Exercise instructions
Find each line with the word "materials" and copy it.

* Begin Excerpted records *

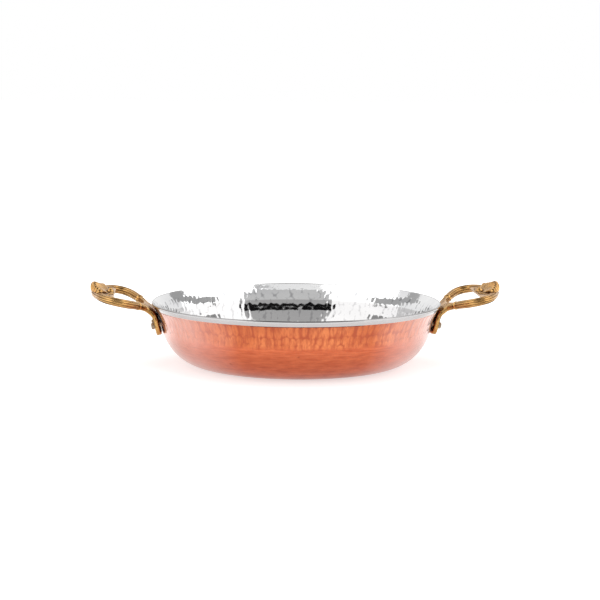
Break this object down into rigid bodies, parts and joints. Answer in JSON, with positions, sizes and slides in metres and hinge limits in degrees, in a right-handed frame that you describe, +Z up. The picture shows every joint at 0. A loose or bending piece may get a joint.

* End Excerpted records *
* Begin Excerpted records *

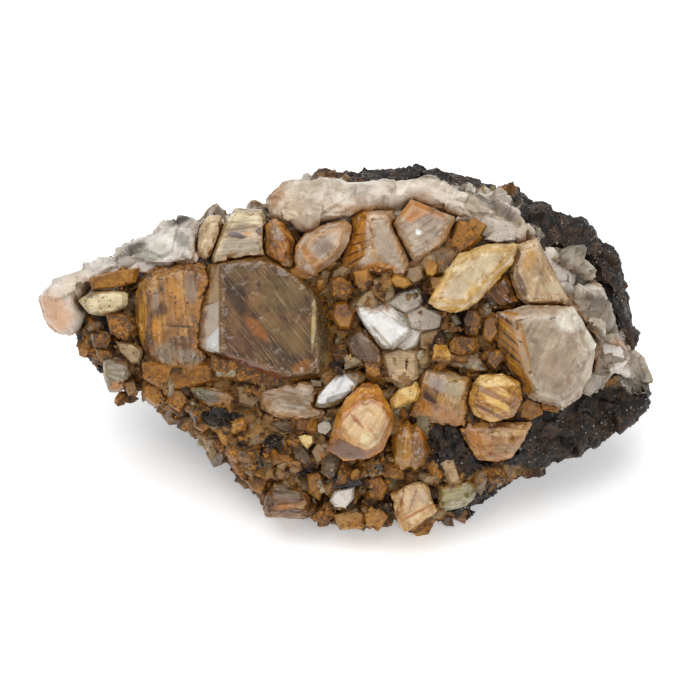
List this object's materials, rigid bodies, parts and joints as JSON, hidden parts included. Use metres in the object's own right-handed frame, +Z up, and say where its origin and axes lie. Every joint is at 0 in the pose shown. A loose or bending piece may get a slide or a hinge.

* End Excerpted records *
* Begin Excerpted records *

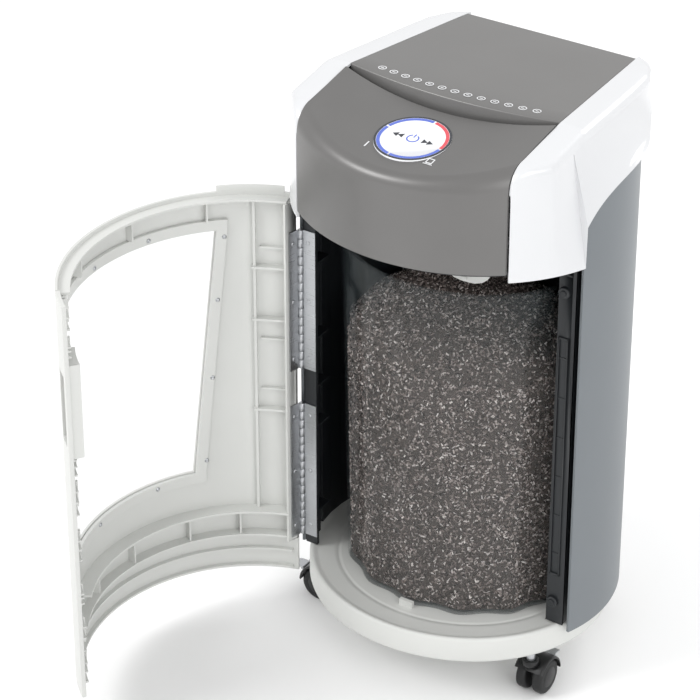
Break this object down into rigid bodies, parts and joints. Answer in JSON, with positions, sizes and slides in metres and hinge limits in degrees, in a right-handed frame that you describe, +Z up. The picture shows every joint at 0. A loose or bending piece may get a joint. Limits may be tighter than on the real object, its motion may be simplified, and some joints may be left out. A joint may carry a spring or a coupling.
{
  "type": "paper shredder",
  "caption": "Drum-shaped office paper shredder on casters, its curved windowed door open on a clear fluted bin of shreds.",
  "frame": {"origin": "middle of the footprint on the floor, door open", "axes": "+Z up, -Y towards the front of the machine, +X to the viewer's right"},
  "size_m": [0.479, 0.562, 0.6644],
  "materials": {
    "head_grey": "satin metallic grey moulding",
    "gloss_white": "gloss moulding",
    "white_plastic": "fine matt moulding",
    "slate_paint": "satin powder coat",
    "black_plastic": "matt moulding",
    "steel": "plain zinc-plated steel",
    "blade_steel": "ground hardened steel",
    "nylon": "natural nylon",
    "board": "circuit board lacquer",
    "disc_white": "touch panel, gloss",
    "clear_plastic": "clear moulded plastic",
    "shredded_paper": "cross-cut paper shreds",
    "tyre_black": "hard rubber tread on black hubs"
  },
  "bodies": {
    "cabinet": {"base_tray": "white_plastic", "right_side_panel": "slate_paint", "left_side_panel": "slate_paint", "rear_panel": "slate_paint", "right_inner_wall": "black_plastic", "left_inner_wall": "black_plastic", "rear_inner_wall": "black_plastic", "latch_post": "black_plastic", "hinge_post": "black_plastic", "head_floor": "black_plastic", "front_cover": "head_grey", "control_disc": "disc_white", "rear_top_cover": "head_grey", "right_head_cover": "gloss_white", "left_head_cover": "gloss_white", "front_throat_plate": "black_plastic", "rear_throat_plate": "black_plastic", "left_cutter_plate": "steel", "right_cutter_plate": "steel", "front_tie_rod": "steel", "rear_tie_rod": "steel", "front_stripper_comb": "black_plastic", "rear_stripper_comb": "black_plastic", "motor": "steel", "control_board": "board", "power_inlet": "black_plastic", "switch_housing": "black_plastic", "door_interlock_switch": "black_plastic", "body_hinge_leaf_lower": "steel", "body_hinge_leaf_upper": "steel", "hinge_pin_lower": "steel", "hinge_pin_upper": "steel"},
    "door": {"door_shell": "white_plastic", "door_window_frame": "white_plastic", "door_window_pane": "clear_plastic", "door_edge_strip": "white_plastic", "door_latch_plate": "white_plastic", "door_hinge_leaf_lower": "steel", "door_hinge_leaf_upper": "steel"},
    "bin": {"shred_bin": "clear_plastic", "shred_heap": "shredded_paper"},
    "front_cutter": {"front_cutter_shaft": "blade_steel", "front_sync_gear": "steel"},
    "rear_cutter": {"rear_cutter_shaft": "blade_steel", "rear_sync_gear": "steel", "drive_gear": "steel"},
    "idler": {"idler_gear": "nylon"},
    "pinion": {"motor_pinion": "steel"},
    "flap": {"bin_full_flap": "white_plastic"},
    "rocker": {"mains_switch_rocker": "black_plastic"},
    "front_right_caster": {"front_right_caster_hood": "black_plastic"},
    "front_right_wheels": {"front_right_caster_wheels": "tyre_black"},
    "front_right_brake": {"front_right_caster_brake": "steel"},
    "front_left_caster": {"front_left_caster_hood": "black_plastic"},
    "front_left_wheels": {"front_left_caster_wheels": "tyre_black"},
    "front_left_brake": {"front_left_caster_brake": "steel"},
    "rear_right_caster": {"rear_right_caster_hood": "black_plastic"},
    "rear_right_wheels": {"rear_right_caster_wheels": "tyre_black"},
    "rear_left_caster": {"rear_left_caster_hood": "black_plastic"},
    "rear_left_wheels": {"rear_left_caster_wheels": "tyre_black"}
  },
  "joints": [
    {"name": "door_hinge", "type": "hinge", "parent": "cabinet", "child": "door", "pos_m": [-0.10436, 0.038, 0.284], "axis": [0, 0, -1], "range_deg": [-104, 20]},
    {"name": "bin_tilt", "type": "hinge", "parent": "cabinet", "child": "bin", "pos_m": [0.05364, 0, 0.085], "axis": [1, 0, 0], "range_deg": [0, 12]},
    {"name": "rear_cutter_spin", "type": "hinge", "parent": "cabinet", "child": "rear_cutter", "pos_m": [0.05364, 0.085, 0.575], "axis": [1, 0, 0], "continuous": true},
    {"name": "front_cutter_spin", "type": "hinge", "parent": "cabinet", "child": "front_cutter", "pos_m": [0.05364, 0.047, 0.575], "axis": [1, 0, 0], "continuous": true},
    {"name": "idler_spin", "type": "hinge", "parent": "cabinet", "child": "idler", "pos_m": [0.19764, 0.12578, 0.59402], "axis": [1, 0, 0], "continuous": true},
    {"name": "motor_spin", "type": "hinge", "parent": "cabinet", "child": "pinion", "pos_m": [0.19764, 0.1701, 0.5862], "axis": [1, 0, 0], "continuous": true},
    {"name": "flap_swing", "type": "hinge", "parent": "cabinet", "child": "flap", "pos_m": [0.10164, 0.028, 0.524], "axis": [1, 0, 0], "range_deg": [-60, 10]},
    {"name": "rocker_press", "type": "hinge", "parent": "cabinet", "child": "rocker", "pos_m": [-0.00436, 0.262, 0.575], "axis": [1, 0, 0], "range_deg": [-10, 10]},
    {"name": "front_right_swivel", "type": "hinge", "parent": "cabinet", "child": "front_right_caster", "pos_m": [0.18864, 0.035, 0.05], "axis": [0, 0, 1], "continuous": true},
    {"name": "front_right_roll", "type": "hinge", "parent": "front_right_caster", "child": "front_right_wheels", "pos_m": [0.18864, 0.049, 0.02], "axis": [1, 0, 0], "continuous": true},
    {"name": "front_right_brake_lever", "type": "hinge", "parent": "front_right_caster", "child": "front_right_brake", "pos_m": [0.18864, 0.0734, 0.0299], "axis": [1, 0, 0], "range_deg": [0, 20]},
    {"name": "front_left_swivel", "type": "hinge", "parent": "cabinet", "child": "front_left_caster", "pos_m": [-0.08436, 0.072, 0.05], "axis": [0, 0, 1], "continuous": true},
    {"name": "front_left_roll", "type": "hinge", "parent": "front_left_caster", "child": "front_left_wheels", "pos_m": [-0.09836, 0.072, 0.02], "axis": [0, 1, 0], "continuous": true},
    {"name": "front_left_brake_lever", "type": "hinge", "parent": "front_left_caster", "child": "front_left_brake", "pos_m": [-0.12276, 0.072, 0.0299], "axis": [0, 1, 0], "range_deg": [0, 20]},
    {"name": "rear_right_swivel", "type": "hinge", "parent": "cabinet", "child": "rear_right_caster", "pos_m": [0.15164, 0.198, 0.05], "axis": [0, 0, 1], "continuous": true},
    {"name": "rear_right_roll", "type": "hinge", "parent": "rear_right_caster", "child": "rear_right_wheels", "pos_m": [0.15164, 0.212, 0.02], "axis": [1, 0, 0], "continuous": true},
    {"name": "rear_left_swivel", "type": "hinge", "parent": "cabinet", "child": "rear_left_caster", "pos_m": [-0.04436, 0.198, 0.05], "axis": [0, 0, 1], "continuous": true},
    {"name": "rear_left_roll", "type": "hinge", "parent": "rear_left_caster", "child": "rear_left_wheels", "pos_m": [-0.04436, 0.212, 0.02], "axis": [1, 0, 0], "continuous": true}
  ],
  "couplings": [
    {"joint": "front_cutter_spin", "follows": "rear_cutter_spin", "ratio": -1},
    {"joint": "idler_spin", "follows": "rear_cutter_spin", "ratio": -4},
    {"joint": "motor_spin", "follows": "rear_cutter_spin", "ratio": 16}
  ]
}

* End Excerpted records *

Output for this exercise
List this object's materials, rigid bodies, parts and joints as JSON, hidden parts included. Use metres in the object's own right-handed frame, +Z up, and say where its origin and axes lie. Every joint is at 0 in the pose shown. A loose or bending piece may get a slide or a hinge.
  "materials": {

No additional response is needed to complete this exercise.